While we will discuss the developing importance of Mon’s 96.935 intra-day high as one of developing importance and a mini risk parameter from which non-bullish decisions like long-covers and bearish punts can now be objectively based and managed, the sheer magnitude of the secular bear trend requires commensurately larger-degree proof of strength to negate it.  Specifically, a recovery above at least former 97.575 former support-turned-resistance from 11-Feb is required at this point to even defer, let alone threaten the major bear market.

The 240-min chart above and close-only chart below show the market’s recovery attempt following 25-Apr’s bullish divergence in short-term momentum.  These charts also show yesterday’s bearish divergence in short-term  mo below Fri’s minor corrective lows that define Mon’s 96.935 intra-day high and 96.915 high close as the end of the rally attempt from 04-May’s lows (although we’re using Thur’s 96.92 high close as the mini bear risk parameter).  Especially on the close-only basis below, the recovery from 22-Apr’s 96.44 low looks to be about as textbook a 3-wave Elliott structure as there is.  Left unaltered by a recovery above 96.92 on a closing basis or above 96.935 on an intra-day basis, this 3-wave recovery is considered a corrective/consolidative event that warns of a resumption of the secular bear trend that preceded it.

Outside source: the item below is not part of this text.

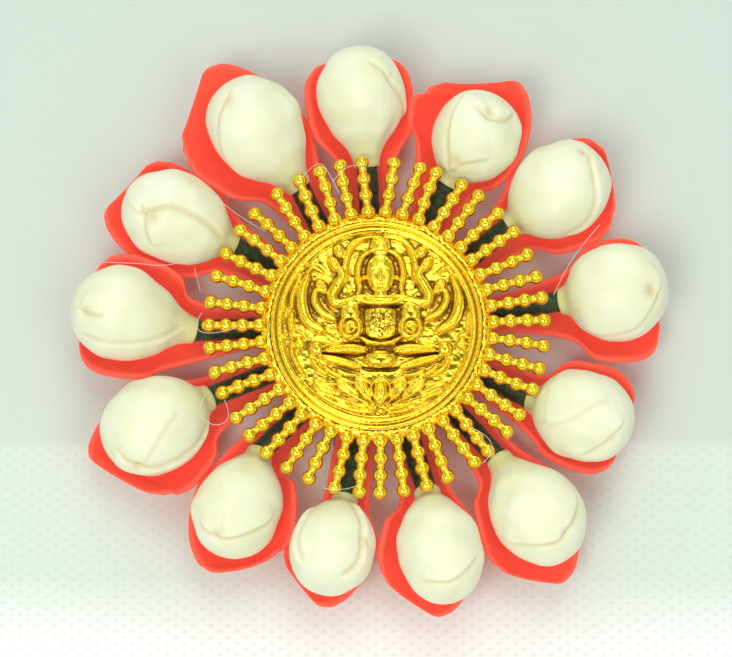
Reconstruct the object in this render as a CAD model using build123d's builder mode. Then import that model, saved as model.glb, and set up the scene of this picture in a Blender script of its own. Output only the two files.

This said, while 04-May’s 96.42 low and support remains intact, this level remains as a short-term risk parameter from which traders can still objectively base and manage non-bearish decisions like short-covers and bullish punts.  In effect, we believe the market has identified 96.42 and 96.935 as the key flexion points heading forward around which directional biases and exposure can be objectively based and managed.  Traders are advised to return to a bearish policy and exposure with a recovery above 96.935 required to negate this specific call and warrant its cover.  In lieu of such strength, further and possibly accelerated losses should not surprise, including a resumption of the secular bear market below 96.42.